[REQUIREMENT]
In the listing that follows, locate the line containing "radii = [round(arc_radius(*three)[0])" and the line containing "cad_parts[node].hide_render = cad_parts[node].hide_viewport". Retype exactly those two lines and every line between them, and nothing more.

[INFORMATION SUPPLIED]
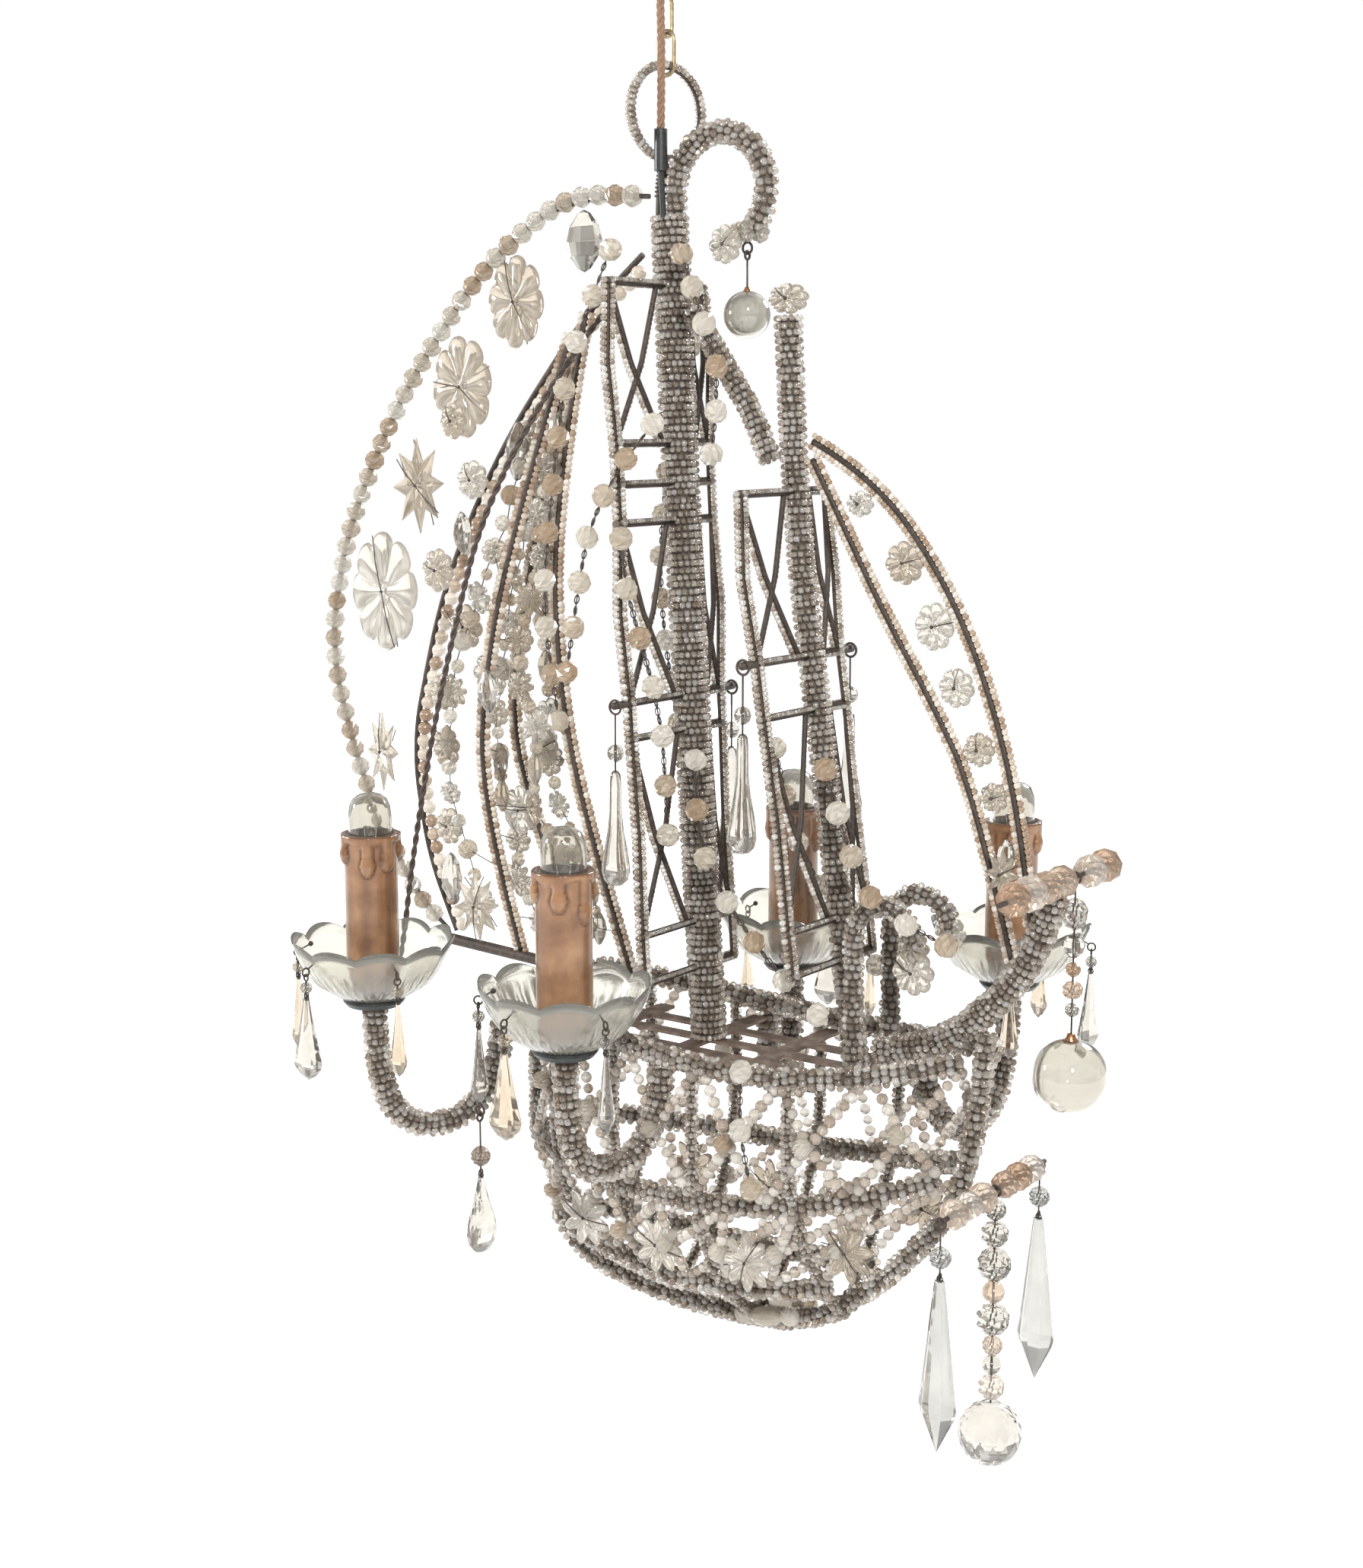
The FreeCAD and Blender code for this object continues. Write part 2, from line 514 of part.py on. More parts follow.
def lamps():
    save("candle_arms", [arm(n) for n in LAMPS])
    save("drip_pans", [pan(n) for n in LAMPS])
    save("lampholders", [lampholder(x, y) for x, y in LAMPS.values()])
    save("candle_sleeves", [candle_sleeve(x, y) for x, y in LAMPS.values()])
    save("bulbs", [bulb(x, y) for x, y in LAMPS.values()])
    save("arm_lead", [tube(ARM_LEAD, 1.6)])
    save("pan_hooks", [pan_hook(at, way) for n in LAMPS for at, way in drop_places(n)])
    for name in LAMPS:
        for i, (at, way) in enumerate(drop_places(name)):
            slim = i != 1
            body = kite(TEAR_DROP_LENGTH, 5.2) if slim else kite(50, 9.5)
            drop = pan_drop(at, way, body)
            if name == "near" and i == 0:
                drop = drop.fuse(fixed_eye(tear_eye()))
            save("pan_drop_%s_%d" % (name, i + 1), [drop])


# ---- hanging crystals away from the pans ----
def pendant(profile, carrier, carrier_r, along_bar=True):
    """An eye round its carrier, lowered so that its top rests there, and the turned piece below."""
    eye_r = carrier_r + EYE_PLAY + EYE_WIRE_R
    x, y, z = carrier
    centre = V(x, y, z - EYE_PLAY + GAP)
    eye = Part.makeTorus(eye_r, EYE_WIRE_R, centre, ACROSS if along_bar else V(1, 0, 0))
    return eye.fuse(turned(profile, (x, y, centre.z - eye_r - EYE_WIRE_R + 0.4)))


def fixed_eye(at):
    """A wire eye in the ship's length that carries a pendant; its lowest wire centre is at the point."""
    return Part.makeTorus(2.6, EYE_WIRE_R, V(at[0], at[1], at[2] + 2.6), ACROSS)


def sphere_profile(top, radius, steps=10):
    between = [(radius * math.sin(math.pi * i / steps), top - radius + radius * math.cos(math.pi * i / steps))
               for i in range(1, steps)]
    return [(0, top)] + between + [(0, top - 2 * radius)]


def stem_then(stem, rest):
    """A thin wire of the given length above another profile that starts on the axis."""
    return [(0, 0), (0.8, 0), (0.8, -stem)] + [(r, z - stem) for r, z in rest[1:]]


def pendants():
    long_drop = stem_then(14, [(0, 0), (4.0, -4), (0.9, -8), (2.6, -13), (2.8, -40), (6.4, -52), (6.8, -60),
                               (4.0, -66), (0, -68)])
    prism = stem_then(8, [(0, 0), (5.2, -5), (1.0, -10), (1.0, -15), (6.2, -25), (10.0, -76), (0, -98)])
    tear = stem_then(12, [(0, 0), (4.4, -5), (1.0, -10), (1.0, -14), (5.0, -24), (9.2, -40), (6.5, -49),
                          (0, -52)])
    scroll_ball = stem_then(14, sphere_profile(0, 11))
    save("scroll_ball", [pendant(scroll_ball, SCROLL_EYE, EYE_WIRE_R, False)])
    save("stern_tear", [pendant(tear, tear_eye(), EYE_WIRE_R, False)])
    bow_x, _, bow_z = UPPER_CROSSBAR
    low_x, _, low_z = LOWER_CROSSBAR
    for node, profile, at in (("bow_ball", bow_string(), (bow_x, BOW_BALL_Y, bow_z)),
                              ("bead_tassel", tassel(), (low_x, TASSEL_Y, low_z)),
                              ("prism_near", prism, (low_x, -PRISM_Y, low_z)),
                              ("prism_far", prism, (low_x, PRISM_Y, low_z))):
        save(node, [pendant(profile, at, CROSSBAR_WIRE_R)])
    for name, mast, z, reach in (("main", MAIN_MAST, MAIN_DROP_Z, MAIN_REACH),
                                 ("fore", FORE_MAST, FORE_DROP_Z, FORE_REACH)):
        for place, side, out in (("near", -1, reach[0]), ("far", 1, reach[1])):
            at = (mast_x(mast, z), side * (out - 1.2), z)
            save("long_drop_%s_%s" % (name, place), [pendant(long_drop, at, BAR_R)])


def bow_string():
    """Two oval beads on a wire above the clear ball."""
    beads = [(0, 0), (6.0, -8), (1.0, -16), (5.5, -22), (1.0, -28), (1.0, -66)]
    ball_part = [(r, z - 66) for r, z in sphere_profile(0, 17.5)[1:]]
    return stem_then(6, beads + ball_part)


def tassel():
    """Eight beads of changing size above the faceted ball."""
    profile, z = [(0, 0)], -1.0
    for r in (5.2, 6.6, 8.2, 5.4, 8.0, 5.0, 4.6, 6.4):
        profile += [(1.0, z), (r * 0.8, z - r * 0.5), (r, z - r), (r * 0.8, z - r * 1.5), (1.0, z - 2 * r)]
        z -= 2 * r
    profile += [(1.0, z - 1)] + [(r, h + z - 1) for r, h in sphere_profile(0, 15.5)[1:-1]] + [(0, z - 32)]
    return profile


if __name__ == "__main__":
    os.makedirs("parts", exist_ok=True)
    suspension()
    masts()
    hull()
    rigging()
    lamps()
    pendants()
    for name, points in (("flex", FLEX), ("lead", ARM_LEAD)):
        corners = [V(*p) for p in points]
        radii = [round(arc_radius(*three)[0]) for three in zip(corners, corners[1:], corners[2:])]
        print(name, "bend radii", radii)
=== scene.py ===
"""The beaded ship chandelier's looks: everything in metres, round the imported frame."""
import bmesh
import bpy
import math
import numpy as np
from mathutils import Matrix, Vector


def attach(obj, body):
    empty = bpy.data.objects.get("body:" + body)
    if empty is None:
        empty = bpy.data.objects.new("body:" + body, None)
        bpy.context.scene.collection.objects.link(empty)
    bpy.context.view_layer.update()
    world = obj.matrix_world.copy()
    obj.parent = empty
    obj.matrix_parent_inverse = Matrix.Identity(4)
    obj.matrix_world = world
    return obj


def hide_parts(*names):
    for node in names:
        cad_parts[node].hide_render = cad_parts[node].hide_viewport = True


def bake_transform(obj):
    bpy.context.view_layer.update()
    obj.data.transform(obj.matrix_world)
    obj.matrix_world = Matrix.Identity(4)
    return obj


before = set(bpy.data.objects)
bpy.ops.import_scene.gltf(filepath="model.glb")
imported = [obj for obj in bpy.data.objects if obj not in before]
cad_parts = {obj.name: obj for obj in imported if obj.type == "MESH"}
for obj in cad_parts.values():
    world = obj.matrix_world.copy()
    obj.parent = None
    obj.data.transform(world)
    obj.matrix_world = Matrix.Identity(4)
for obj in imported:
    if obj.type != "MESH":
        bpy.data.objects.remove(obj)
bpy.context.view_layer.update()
MM = 0.001
RNG = np.random.default_rng(7)

# ---------------------------------------------------------------- camera, floor, light
AIM_AZIMUTH, AIM_DOWN = 36.0, 9.6
CAMERA_AT = (0.641, -0.870, -0.242)
FOCAL_MM = 50.66
FLOOR_Z, FLOOR_HALF = -1.35, 6.0
ROOM_LIGHT = 0.84


def camera():
    cam = bpy.data.cameras.new("camera")
    cam.lens, cam.sensor_width = FOCAL_MM, 36.0
    obj = bpy.data.objects.new("camera", cam)
    obj.location = CAMERA_AT
    obj.rotation_euler = (math.radians(90 - AIM_DOWN), 0, math.radians(AIM_AZIMUTH))
    bpy.context.collection.objects.link(obj)
    bpy.context.scene.camera = obj


def lamp(name, at, size, power):
    light = bpy.data.lights.new(name, "AREA")
    light.shape, light.size, light.energy = "DISK", size, power
    obj = bpy.data.objects.new(name, light)
    obj.location = at
    obj.rotation_euler = (Vector(at) - Vector((0, 0, -0.4))).to_track_quat("Z", "Y").to_euler()
    bpy.context.collection.objects.link(obj)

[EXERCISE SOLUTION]
        radii = [round(arc_radius(*three)[0]) for three in zip(corners, corners[1:], corners[2:])]
        print(name, "bend radii", radii)
=== scene.py ===
"""The beaded ship chandelier's looks: everything in metres, round the imported frame."""
import bmesh
import bpy
import math
import numpy as np
from mathutils import Matrix, Vector


def attach(obj, body):
    empty = bpy.data.objects.get("body:" + body)
    if empty is None:
        empty = bpy.data.objects.new("body:" + body, None)
        bpy.context.scene.collection.objects.link(empty)
    bpy.context.view_layer.update()
    world = obj.matrix_world.copy()
    obj.parent = empty
    obj.matrix_parent_inverse = Matrix.Identity(4)
    obj.matrix_world = world
    return obj


def hide_parts(*names):
    for node in names:
        cad_parts[node].hide_render = cad_parts[node].hide_viewport = True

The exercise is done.